* **SHORT TASK**: Write out, word for word, only the data from its first line to the line containing "return x, z, tilt".

* **GIVEN DATA**:
········

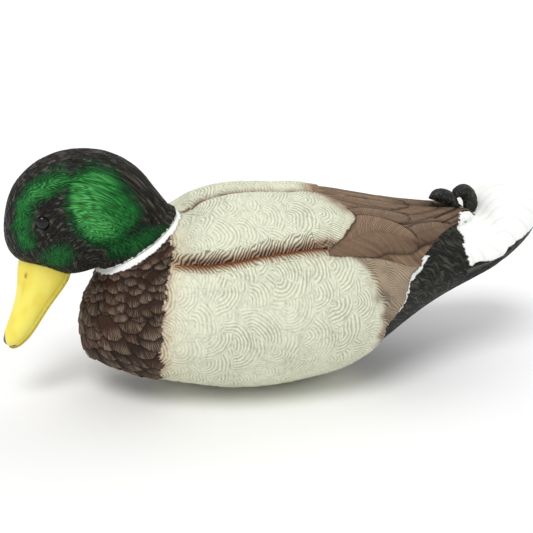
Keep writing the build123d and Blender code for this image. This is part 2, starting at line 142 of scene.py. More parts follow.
# ================= the body's grid =================
# middle line of the body: x, z
SPINE = np.array([
    (96, 56), (54, 68), (0, 72), (-60, 74), (-121, 86), (-187, 96), (-222, 105), (-244, 113),
], float)
COARSE_ROWS, COARSE_COLUMNS = 150, 180
END_TILT = 0.16  # share of the rows that turn round each end


def spine_rows(s):
    """Centres and forward tilt for row places from 0, the breast, to 1, the tail."""
    middle = np.clip((s - END_TILT * 0.5) / (1 - END_TILT), 0, 1)
    x = SPINE[0, 0] + (SPINE[-1, 0] - SPINE[0, 0]) * middle
    z = np.interp(-x, -SPINE[:, 0], SPINE[:, 1])
    front = np.clip(1 - s / END_TILT, 0, 1)
    rear = np.clip((s - 1 + END_TILT) / END_TILT, 0, 1)
    tilt = math.pi / 2 * (front ** 1.2 - rear ** 1.2)
    return x, z, tilt


def body_rays(s, angle):
    """Ray centres and directions: angle 0 is straight up and it grows towards the duck's left."""
    x, z, tilt = spine_rows(s)
    shape = (len(s), len(angle))
    centres = np.zeros(shape + (3,))
    centres[..., 0] = x[:, None]
    centres[..., 2] = z[:, None]
    directions = np.zeros(shape + (3,))
    directions[..., 0] = np.sin(tilt)[:, None]
    directions[..., 1] = np.cos(tilt)[:, None] * np.sin(angle)[None, :]
    directions[..., 2] = np.cos(tilt)[:, None] * np.cos(angle)[None, :]
    return centres, directions


# ================= the neck joint =================
SWIVEL = next(j for j in frame["record"]["behaviour"]["joints"] if j["name"] == "head_swivel")
NECK = np.array(SWIVEL["pos_m"]) / MM
NECK_AXIS = unit(np.array(SWIVEL["axis"], float))
NECK_FORE = np.array([NECK_AXIS[2], 0, -NECK_AXIS[0]])
COLLAR_HOLE = 26.0


def cap_collar(centres, directions, radius):
    """Closes the neck socket's mouth with the plane of the collar."""
    facing = directions @ NECK_AXIS
    level = ((NECK - centres) @ NECK_AXIS) / np.where(np.abs(facing) < 1e-6, 1e-6, facing)
    spot = centres + directions * level[..., None] - NECK
    over = (facing > 0.2) & (np.linalg.norm(spot, axis=-1) < COLLAR_HOLE)
    return np.where(over | np.isnan(radius), level, radius)


# ================= openings under the belly =================
def node_middle(name):
    low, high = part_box(name)
    return np.array((low + high) / 2) / MM


DRAIN_MARGIN = 3
LUG_HALF_LONG, LUG_HALF_WIDE = 12, 9
DRAIN = node_middle("drain_bush")
DRAIN_RADIUS = (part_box("drain_bush")[1].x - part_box("drain_bush")[0].x) / MM / 2
LINE = node_middle("line_lug")


def bridge(radius, bad):
    """Carries the surface smoothly across the marked places."""
    out = np.where(bad, np.nanmedian(radius), radius)
    for _ in range(400):
        near = np.roll(out, 1, 0) + np.roll(out, -1, 0) + np.roll(out, 1, 1) + np.roll(out, -1, 1)
        out = np.where(bad, near / 4, out)
    return out


def under_openings(centres, directions, radius):
    spot = centres + directions * radius[..., None]
    flat = centres - directions * (centres[..., 2:] / np.minimum(directions[..., 2:], -1e-6))
    down = directions[..., 2] < -0.6
    drain = np.hypot(flat[..., 0] - DRAIN[0], flat[..., 1]) < DRAIN_RADIUS + DRAIN_MARGIN
    line = (np.abs(flat[..., 0] - LINE[0]) < LUG_HALF_LONG) & (np.abs(flat[..., 1]) < LUG_HALF_WIDE)
    return bridge(radius, (down & (drain | line)) | np.isnan(spot).any(axis=-1))


# ================= the body's fine surface =================
GRID_STEP = 0.72  # millimetres between neighbouring points


class Surface:
    """A fine grid of points with normals and two measured directions."""

    def __init__(self, points):
        self.points = points
        along = np.gradient(points, axis=0)
        across = np.roll(points, -1, axis=1) - np.roll(points, 1, axis=1)
        self.normals = unit(np.cross(across, along))
        self.shape = points.shape[:2]


def body_surface():
    tree = node_tree("body_shell", "left_wing", "right_wing", "tail_fan")
    coarse_s = np.linspace(0, 1, COARSE_ROWS)
    coarse_angle = turns(COARSE_COLUMNS)
    centres, directions = body_rays(coarse_s, coarse_angle)
    radius = cap_collar(centres, directions, cast_grid(tree, centres, directions))
    radius = under_openings(centres, directions, radius)
    radius = blur_matrix(COARSE_ROWS, 1.0, False) @ radius @ blur_matrix(COARSE_COLUMNS, 1.2, True).T
    length = np.linalg.norm(np.diff((centres + directions * radius[..., None])[:, 45], axis=0), axis=1)
    reach = np.concatenate([[0], np.cumsum(length)])
    rows = int(reach[-1] / GRID_STEP)
    row_at = np.interp(np.linspace(0, reach[-1], rows), reach, np.arange(COARSE_ROWS))
    ring = centres + directions * radius[..., None]
    middle = ring[COARSE_ROWS // 2]
    side = np.linalg.norm(np.roll(middle, -1, axis=0) - middle, axis=1)
    around = np.concatenate([[0], np.cumsum(side)])
    columns = int(around[-1] / GRID_STEP)
    column_at = np.interp(np.arange(columns) / columns * around[-1], around, np.arange(COARSE_COLUMNS + 1))
    fine = spline_matrix(COARSE_ROWS, False, row_at) @ radius
    fine = fine @ spline_matrix(COARSE_COLUMNS, True, column_at).T
    fine_s = row_at / (COARSE_ROWS - 1)
    fine_angle = column_at / COARSE_COLUMNS * 2 * math.pi
    centres, directions = body_rays(fine_s, fine_angle)
    return Surface(centres + directions * fine[..., None])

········

* **RESULT FOR THIS EXERCISE**:
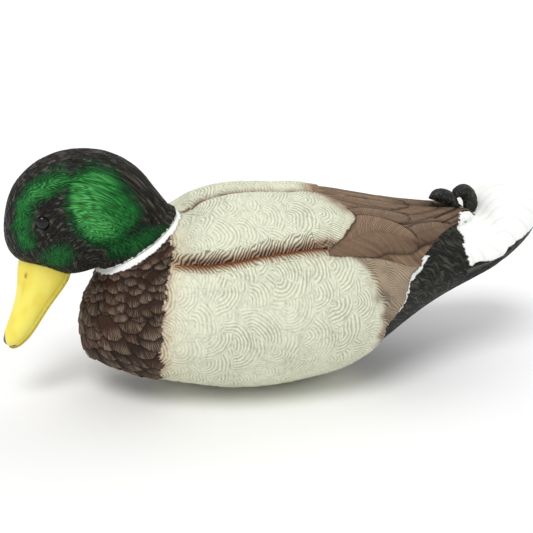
Keep writing the build123d and Blender code for this image. This is part 2, starting at line 142 of scene.py. More parts follow.
# ================= the body's grid =================
# middle line of the body: x, z
SPINE = np.array([
    (96, 56), (54, 68), (0, 72), (-60, 74), (-121, 86), (-187, 96), (-222, 105), (-244, 113),
], float)
COARSE_ROWS, COARSE_COLUMNS = 150, 180
END_TILT = 0.16  # share of the rows that turn round each end


def spine_rows(s):
    """Centres and forward tilt for row places from 0, the breast, to 1, the tail."""
    middle = np.clip((s - END_TILT * 0.5) / (1 - END_TILT), 0, 1)
    x = SPINE[0, 0] + (SPINE[-1, 0] - SPINE[0, 0]) * middle
    z = np.interp(-x, -SPINE[:, 0], SPINE[:, 1])
    front = np.clip(1 - s / END_TILT, 0, 1)
    rear = np.clip((s - 1 + END_TILT) / END_TILT, 0, 1)
    tilt = math.pi / 2 * (front ** 1.2 - rear ** 1.2)
    return x, z, tilt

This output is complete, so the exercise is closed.